Theoretical and Empirical Support
  • The presentation teaching model draws its rationale from three streams of contemporary thought: concepts about the way knowledge is structured, ideas about how to help students acquire meaningful verbal learning, and concepts from the cognitive sciences that help explain how information is acquired, processed, and retained.
  • Bodies of knowledge have logical structures from which key concepts and ideas are drawn for teacher's presentations.
  • Knowledge can be broken down into three main categories: declarative knowledge, procedural knowledge, and conditional knowledge. Declarative knowledge is knowledge about something or knowledge that something is the case. Procedural knowledge is knowledge about how to do something. Conditional knowledge is knowing when to use particular declarative or procedural knowledge.

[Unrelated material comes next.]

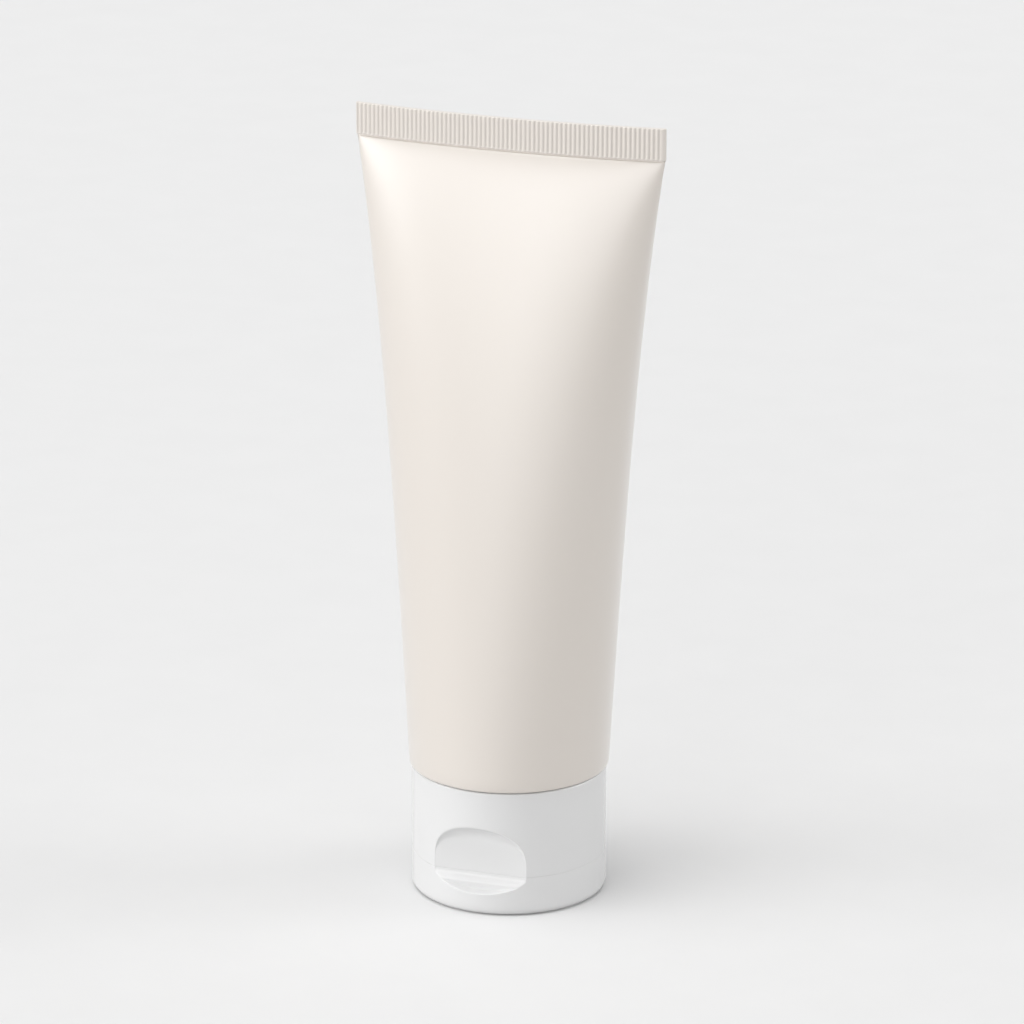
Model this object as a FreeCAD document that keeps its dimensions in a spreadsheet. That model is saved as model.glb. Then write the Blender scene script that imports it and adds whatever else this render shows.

  • People take information and knowledge through their senses and transform it into short-term and long-term memory. Meaningful verbal learning occurs when teachers present major unifying ideas in ways that connect these ideas to student's prior knowledge.
  • The empirical support for the presentation model is well developed. Studies have shown the positive effects of using advance organizers, connecting new information to students' prior knowledge, and presenting the information with clarity, enthusiasm, economy, and power.
Planning and Conducting Presentation Lessons
  • The planning tasks for the presentation model include carefully selecting content, creating advance organizers, and matching both to students' prior knowledge.
  • Presenting information to students requires preparing students to learn from presentations as well as delivering learning materials.
  • Clarity of presentation depends on both the teacher's delivery and the teacher's general mastery of the subject matter being presented.
  • Advance organizers serve as intellectual scaffolding on which new knowledge is built.
  • Specific techniques used in presenting new material include explaining links, rule-example-rule, and verbal transitions.
  • Teachers can help students extend and strengthen their thinking about new materials through discussion, questioning and dialogue.
Managing the Learning Environment
  • In a presentation lesson, a teacher structures the learning environment fairly tightly and makes sure students are attending to the lesson.
  • Most important, presentation lessons require clear rules that govern student talk, procedures to ensure a brisk, smooth pace, and effective methods for dealing with student off-task behavior or misbehavior.
Assessment and Evaluation
  • Postinstructional tasks of the presentation model consist of finding ways to test for student knowledge acquisition. Because students will learn what is expected of them, it is important to test for major ideas. If testing is limited to the recall of specific ideas or information, that is what students will learn. If teachers require higher-level cognitive processing on their tests, students will also learn to do that.